When the tick image doesn't exist, I want to grab the url that's in:

<a class=link href="viewprofile.aspx?profile_id=00000000"></a>

and put it into a string. This is where I've hit a brick wall and I need some help. I'd imagine a regex solution would resolve my issue, but regex is one of my weak spots. Can someone put me out of my misery?

user3122456
  • 43
  • 1
  • 7
  • 2
    you should be using HTML Agility Pack – Daniel A. White Feb 23 '14 at 01:25
  • possible duplicate of [RegEx match open tags except XHTML self-contained tags](http://stackoverflow.com/questions/1732348/regex-match-open-tags-except-xhtml-self-contained-tags) – John Saunders Feb 23 '14 at 01:28
  • Hi John, had a look at the link you provided, can you please kindly explain why you think it's a duplicate? – user3122456 Feb 23 '14 at 01:36
  • People see the word regex and html in one place and instantly begi. pontificating. I will take a look at this in about one hour and try to answer it. – Vasili Syrakis Feb 23 '14 at 03:41
  • You've adequately described what you want to accomplish, but you have not told us what part you are having trouble implementing.

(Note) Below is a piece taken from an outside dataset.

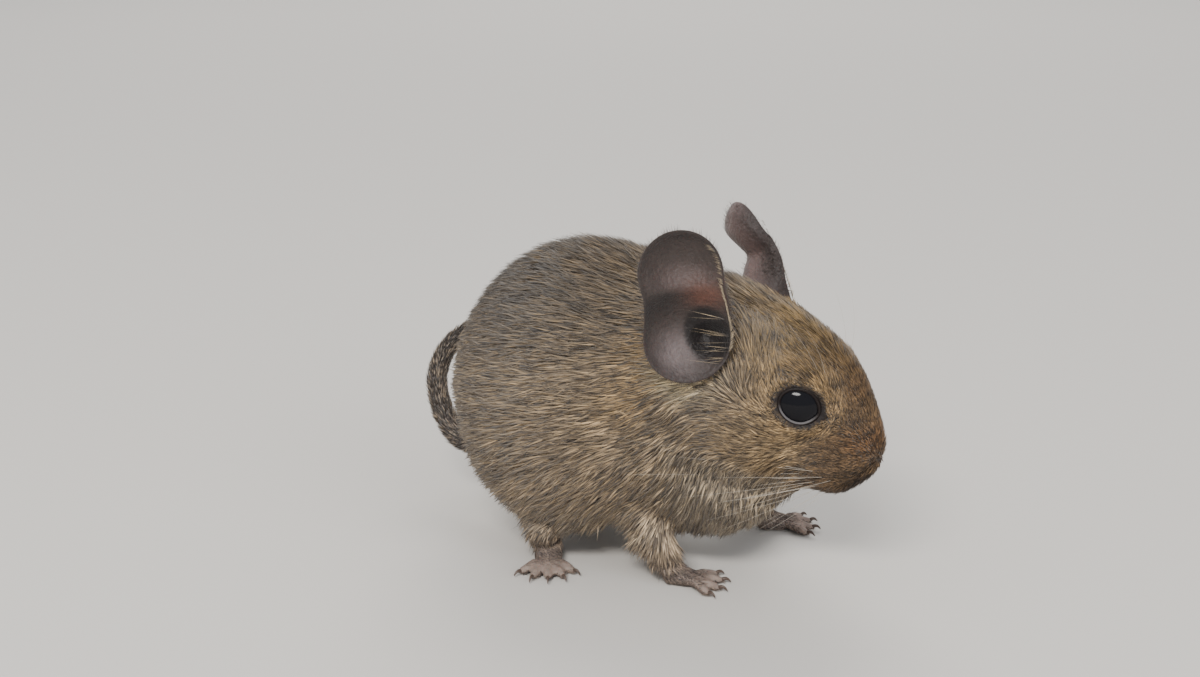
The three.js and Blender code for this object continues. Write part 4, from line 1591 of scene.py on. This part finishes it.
@dataclass
class Coat:
    """The coat: locks over head and body, short spikes on the face and feet, and longer stray hairs.

    Attributes:
        skin: the skin that the tufts stand on.
        rng: the random source.
    """

    skin: Skin
    rng: np.random.Generator

    LOCKS = TuftKind("coat", length=5.2, width=0.33, scatter=0.16, paler=0.0, bent=True)
    SPIKES = TuftKind("short_coat", length=4.4, width=0.24, scatter=0.16, paler=0.0, bent=False)
    STRAYS = TuftKind("stray_hair", length=6.2, width=0.16, scatter=0.24, paler=0.15, bent=False)
    WAVES = (((0.9, 0.5, 0.7), 0.0), ((-0.4, 1.1, 0.8), 1.3), ((0.6, -0.7, 1.4), 0.0))

    def tufts(self, kind: TuftKind, density: np.ndarray) -> TuftBatch:
        """Scatters tufts whose length follows the zones of the body.

        Args:
            kind: their kind.
            density: tufts for each square millimetre, one number for each quad of the skin.

        Returns:
            The tufts.
        """
        roots, normals = self.skin.roots(density, self.rng)
        zone = Pelt.zones(roots)
        size = 1 - 0.45 * zone["head"] - 0.28 * zone["muzzle"]
        size *= (1 - 0.5 * zone["leg"]) * (1 - 0.8 * zone["foot"])
        size *= 0.3 + 0.7 * step(Eye.nearest_share(roots), 1.05, 2.2)
        number = len(roots)
        wave = sum(np.sin(roots @ axis + start) for axis, start in self.WAVES)
        lie = Pelt.lie(roots, normals)
        aside = np.cross(normals, lie)
        turn = 0.09 * wave + self.rng.normal(0, kind.scatter, number)
        rise = self.rng.uniform(0.10, 0.26, number)
        lie = unit(lie * np.cos(turn)[:, None] + aside * np.sin(turn)[:, None] + normals * rise[:, None])
        long = kind.length * size * self.rng.uniform(0.7, 1.15, number)
        wide = kind.width * (0.45 + 0.55 * size) * self.rng.uniform(0.6, 1.25, number)
        mottle = 1 + 0.07 * wave[:, None] + self.rng.normal(0, 0.05, (number, 1))
        x, y, z = roots.T
        streak = np.sin(4.6 * z + 1.2 * x + 2 * np.sin(0.9 * x + 1.6 * z))
        streak += np.sin(2.9 * z - 1.1 * x + 1.6 * np.sin(y))
        tint = np.clip(0.5 + 0.13 * streak + self.rng.uniform(-0.42, 0.42, number), 0, 1)
        tint = blend(tint, 1.0, kind.paler)
        return TuftBatch(roots, normals, lie, long, wide, Pelt.colour(roots) * mottle, tint)

    def build(self, shop: Shop) -> None:
        """Puts the coat into the scene, in pieces that follow the parts of the body.

        Args:
            shop: puts arrays into the scene.
        """
        middle = self.skin.points[self.skin.quads].mean(1)
        normal = self.skin.normals[self.skin.quads].mean(1)
        zone = Pelt.zones(middle)
        under = step(middle[:, 2] - 1.0 * normal[:, 2], 0.4, 1.4)
        open_skin = step(Eye.nearest_share(middle), 1.12, 1.2) * (1 - Eye.corner(middle)) * under
        open_skin *= (1 - zone["nostril"]) * (1 - zone["ear_root"])
        small = np.clip(zone["foot"] + 0.5 * zone["leg"] + 0.6 * zone["nose"], 0, 1)
        number = 9.5 + 9 * zone["head"] + 6 * zone["muzzle"]
        densities = (
            (self.LOCKS, (1 - small) * number),
            (self.SPIKES, small * 30),
            (self.STRAYS, (1 - zone["foot"]) * 7),
        )
        for kind, density in densities:
            batch = self.tufts(kind, open_skin * density)
            for label, which in self.parts(batch.roots).items():
                if which.any():
                    batch.chosen(which).build(shop, f"{kind.label}_{label}", kind.bent)

    @staticmethod
    def parts(p: np.ndarray) -> dict[str, np.ndarray]:
        """Shares places out between the parts of the body.

        Args:
            p: n by 3 places in the design frame.

        Returns:
            Named masks, of which each place has one.
        """
        h = to_head(p)
        head = (h[:, 0] > -5) & (h[:, 2] > -11)
        leg = (p[:, 2] < LEG_TOP) & ~head
        neck = (p[:, 0] > 0) & ~head & ~leg
        rump = (p[:, 0] < -20) & ~leg
        flank = ~(head | leg | neck | rump)
        right, high = p[:, 1] < 0, p[:, 2] >= BACK_FROM
        return {
            "head_right": head & right, "head_left": head & ~right, "legs": leg,
            "neck_right": neck & right, "neck_left": neck & ~right,
            "rump_right": rump & right, "rump_left": rump & ~right,
            "side_right": flank & right & ~high, "side_left": flank & ~right & ~high,
            "back": flank & high,
        }


@dataclass(frozen=True)
class Whiskers:
    """The whiskers: four rows on each side of the muzzle, and two over each eye."""

    ROWS = 4
    EACH = 6

    def lines(self, skin: Skin, rng: np.random.Generator) -> list[tuple[np.ndarray, np.ndarray]]:
        """Makes each whisker as a thin tapered tube that bends back and down.

        Args:
            skin: the skin that the whiskers stand on.
            rng: the random source.

        Returns:
            Points and triangles of each.
        """
        made = []
        t = np.linspace(0, 1, 15)
        for side in Side:
            row, column = np.meshgrid(np.arange(self.ROWS), np.arange(self.EACH), indexing="ij")
            row, column = row.ravel(), column.ravel()
            place = np.stack([14.2 - 0.9 * column, side.value * (3.6 + 0.3 * column), -6.5 - 0.85 * row], 1)
            at = skin.nearest(from_head(place + rng.normal(0, 0.12, place.shape)))
            for root, r, c in zip(skin.points[at], row, column):
                length = 11 + 3.2 * c + rng.uniform(-2, 2)
                spread = 0.4 if side is Side.RIGHT else 0.9
                lean = -0.35 - 0.16 * c + rng.normal(0, 0.08)
                out = unit(np.array([lean, side.value * spread, -0.14 - 0.17 * r]))
                bend = np.array([-0.3, -0.12 * side.value, -0.2])
                local = length * (t[:, None] * out + (t**2)[:, None] * bend * 0.5)
                made.append(tube(root + local @ HEAD_AXES.T, 0.027 * (1 - 0.7 * t), 5))
            brow = np.array([[8.0, side.value * 5.0, 6.4], [7.2, side.value * 5.4, 6.6]])
            for root, lean in zip(skin.points[skin.nearest(from_head(brow))], (0.2, 0.5)):
                out = unit(np.array([-lean, side.value * 0.6, 1.0]))
                local = 8.5 * (t[:, None] * out - (t**2)[:, None] * [0.3, 0, 0])
                made.append(tube(root + local @ HEAD_AXES.T, 0.02 * (1 - 0.7 * t), 5))
        return made

    def build(self, shop: Shop, skin: Skin) -> None:
        """Puts the whiskers into the scene, on the skin."""
        shop.mesh("whiskers", *gathered(self.lines(skin, shop.rng)), "whisker", "coat")


@dataclass(frozen=True)
class Tail:
    """The tail: a ringed, tapering tube with short hair along it and a brush at its end."""

    STEPS = 260
    SIDES = 22
    HAIRS = 9000
    DARK_HAIR = rgb(58, 50, 44)
    PALE_HAIR = rgb(150, 134, 116)

    def build(self, shop: Shop) -> None:
        """Puts the tail and its hair into the scene.

        Args:
            shop: puts arrays into the scene.
        """
        t = np.linspace(0, 1, self.STEPS)
        centres = spline(TAIL_PATH, t)
        length = np.concatenate([[0], np.cumsum(np.linalg.norm(np.diff(centres, axis=0), axis=1))])
        close = np.sqrt(np.clip((length[-1] - length) / 1.2, 0.02, 1))
        radii = spline(TAIL_RADII[:, None], t)[:, 0] * 0.86 * close
        points, faces = tube(centres, radii, self.SIDES)
        piece = shop.mesh("tail", points, faces, "tail_skin", "tail")
        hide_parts("tail_base", "tail_middle", "tail_tip")
        shop.attribute(piece, "length", np.append(np.repeat(length, self.SIDES), [0, length[-1]]))
        number, rng = self.HAIRS, shop.rng
        at = np.sort(rng.uniform(0, 1, number) ** 0.8)
        tangent = unit(np.stack([np.interp(at, t, np.gradient(centres[:, k], t)) for k in range(3)], 1))
        guide = unit(np.cross(tangent, [0.3, 0.2, 0.9]))
        angle = rng.uniform(0, 2 * math.pi, number)[:, None]
        normal = np.cos(angle) * guide + np.sin(angle) * np.cross(tangent, guide)
        middle = np.stack([np.interp(at, t, centres[:, k]) for k in range(3)], 1)
        roots = middle + normal * (np.interp(at, t, radii) * 0.96)[:, None]
        brush = step(at, 0.66, 0.95)
        way = unit(tangent + normal * (0.26 + 0.04 * brush)[:, None] + rng.normal(0, 0.08, (number, 3)))
        size = (1.6 + 4.4 * brush) * rng.uniform(0.6, 1.15, number)
        wide = (0.13 + 0.06 * brush) * rng.uniform(0.7, 1.3, number)
        pelt = np.where(rng.random((number, 1)) < 0.28, self.PALE_HAIR, self.DARK_HAIR)
        batch = TuftBatch(roots, normal, way, size, wide, pelt, rng.uniform(0.35, 0.8, number))
        batch.build(shop, "tail_hair", bent=True, slot="tail")


@dataclass(frozen=True)
class Studio:
    """A pale floor, soft lights, and the camera as the animal was seen.

    Attributes:
        turn: the camera's angle round the animal, in degrees from straight at its right side.
        rise: its angle above level, in degrees.
        distance: its distance from the place it looks at, in millimetres.
        lens: its focal length in millimetres, for a sensor 36 wide.
        looks_at: the place in the design frame.
        seen_at: where that place lies in the image, in its pixels.
    """

    turn: float = 18.0
    rise: float = 18.0
    distance: float = 225.0
    lens: float = 43.0
    looks_at: tuple[float, float, float] = (0.0, 0.0, 24.0)
    seen_at: tuple[float, float] = (668.0, 405.0)

    FLOOR_HALF = 3.0

    def camera(self, shop: Shop) -> None:
        """Places the camera, level, so that the chosen place is seen where it should be.

        Args:
            shop: knows where the design frame lies.
        """
        a, e = math.radians(self.turn), math.radians(self.rise)
        forward = np.array([-math.sin(a) * math.cos(e), math.cos(a) * math.cos(e), -math.sin(e)])
        right = np.array([math.cos(a), math.sin(a), 0])
        up = np.cross(right, forward)
        pixels = self.lens / SENSOR * IMAGE_SIZE[0]
        x = (self.seen_at[0] - IMAGE_SIZE[0] / 2) / pixels
        y = (IMAGE_SIZE[1] / 2 - self.seen_at[1]) / pixels
        place = np.array(self.looks_at) + shop.offset - self.distance * (forward + x * right + y * up)
        data = bpy.data.cameras.new("camera")
        data.lens = self.lens
        data.clip_start = 0.005
        camera = bpy.data.objects.new("camera", data)
        rotation = Matrix(np.stack([right, up, -forward], 1).tolist()).to_4x4()
        camera.matrix_world = Matrix.Translation(Vector(place * MM)) @ rotation
        bpy.context.scene.collection.objects.link(camera)
        bpy.context.scene.camera = camera

    @staticmethod
    def light(
        name: str,
        place: tuple[float, float, float],
        size: tuple[float, float],
        power: float,
        colour: tuple[float, float, float],
        mirrored: bool,
    ) -> None:
        """Adds a soft oval light that shines at the animal.

        Args:
            name: the light's name.
            place: where it stands, in metres.
            size: its width and height in metres.
            power: its power in watts.
            colour: its colour.
            mirrored: whether it is seen in glossy surfaces.
        """
        data = bpy.data.lights.new(name, "AREA")
        data.shape = "ELLIPSE"
        data.size, data.size_y = size
        data.energy, data.color = power, colour
        lamp = bpy.data.objects.new(name, data)
        lamp.visible_glossy = mirrored
        lamp.location = place
        lamp.rotation_euler = (Vector((0, 0, 0.025)) - Vector(place)).to_track_quat("-Z", "Y").to_euler()
        bpy.context.scene.collection.objects.link(lamp)

    def build(self, shop: Shop) -> None:
        """Puts the floor, the lights, the sky and the camera into the scene.

        Args:
            shop: knows where the design frame lies.
        """
        mesh = bpy.data.meshes.new("floor")
        far = self.FLOOR_HALF
        corners = [(-far, -far, 0), (far, -far, 0), (far, far, 0), (-far, far, 0)]
        mesh.from_pydata(corners, [], [(0, 1, 2, 3)])
        mesh.materials.append(shop.finishes["floor"])
        floor = bpy.data.objects.new("floor", mesh)
        bpy.context.scene.collection.objects.link(floor)
        self.light("key", (0.0, -0.62, 0.60), (0.46, 0.14), 6.6, (1.0, 0.97, 0.93), True)
        self.light("fill", (0.9, -0.5, 0.5), (0.9, 0.9), 4.6, (0.93, 0.96, 1.0), False)
        self.light("back", (-0.3, 1.1, 1.1), (1.2, 1.2), 15.0, (1.0, 0.98, 0.95), False)
        world = bpy.data.worlds.new("sky")
        world.use_nodes = True
        world.node_tree.nodes["Background"].inputs["Color"].default_value = (0.86, 0.88, 0.92, 1)
        world.node_tree.nodes["Background"].inputs["Strength"].default_value = 0.75
        bpy.context.scene.world = world
        self.camera(shop)


def main() -> None:
    """Builds the animal, the floor, the lights and the camera."""
    logging.basicConfig(level=logging.INFO, format="%(message)s")
    shop = Shop.from_frame()
    skin = Skin.build(shop.offset)
    body = shop.mesh("skin", skin.points, skin.quads, "skin", "coat")
    shop.attribute(body, "pelt", Pelt.colour(skin.points))
    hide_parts(*Skin.NODES, *(foot.label for foot in FEET))
    claws = [claw for foot in FEET for claw in foot.claws()]
    for part in (*(Eye(side) for side in Side), *EARS):
        part.build(shop)
    shop.mesh("claws", *gathered(claws), "claw", "foot_skin")
    Tail().build(shop)
    Coat(skin, shop.rng).build(shop)
    Whiskers().build(shop, skin)
    Studio().build(shop)


if __name__ == "__main__":
    main()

Do you need help getting the URL from the html element? Do you need help downloading the content? – Sam Axe Feb 23 '14 at 07:22
  • Hi Dan-o, the bit I'm having trouble with is grabbing the viewprofile.aspx?profile_id=00000000 link from the div element. Thanks in advance! – user3122456 Feb 23 '14 at 10:42
  • [This is tricky](http://stackoverflow.com/a/4234491/471272). – tchrist Jun 06 '14 at 22:47

1 Answers1

0

Solved it!

I slept on it and came up with a really simple way of solving it. The UI of my app now looks like a mess, but I'll sort that later. I have the information I need.

Here's how I did it:

    Dim PageElement As HtmlElementCollection = WebBrowser1.Document.GetElementsByTagName("a")
    For Each CurElement As HtmlElement In PageElement
        Dim linkunverified As String
        linkunverified = CurElement.GetAttribute("href")
        If linkunverified.Contains("viewprofile.aspx") Then
            If ListBox1.Items.Contains(linkunverified) Then
            Else
                ListBox1.Items.Add(linkunverified)
            End If

        End If


    Next

    For Each ele As HtmlElement In WebBrowser1.Document.GetElementsByTagName("div")
        If ele.GetAttribute("className").Contains("description") Then
            Dim content As String = ele.InnerHtml
            If content.Contains("http://pics.myserver.com/image/check.png") Then



            Else

                Dim i As Integer

                For i = 0 To ListBox1.Items.Count - 1
                    If content.Contains(ListBox1.Items(i).Remove(0, 24)) Then
                        ListBox2.Items.Add("http://www.myserver.com/" & ListBox1.Items(i).Remove(0, 24))
                    End If
                Next

            End If



            End If

    Next
user3122456
  • 43
  • 1
  • 7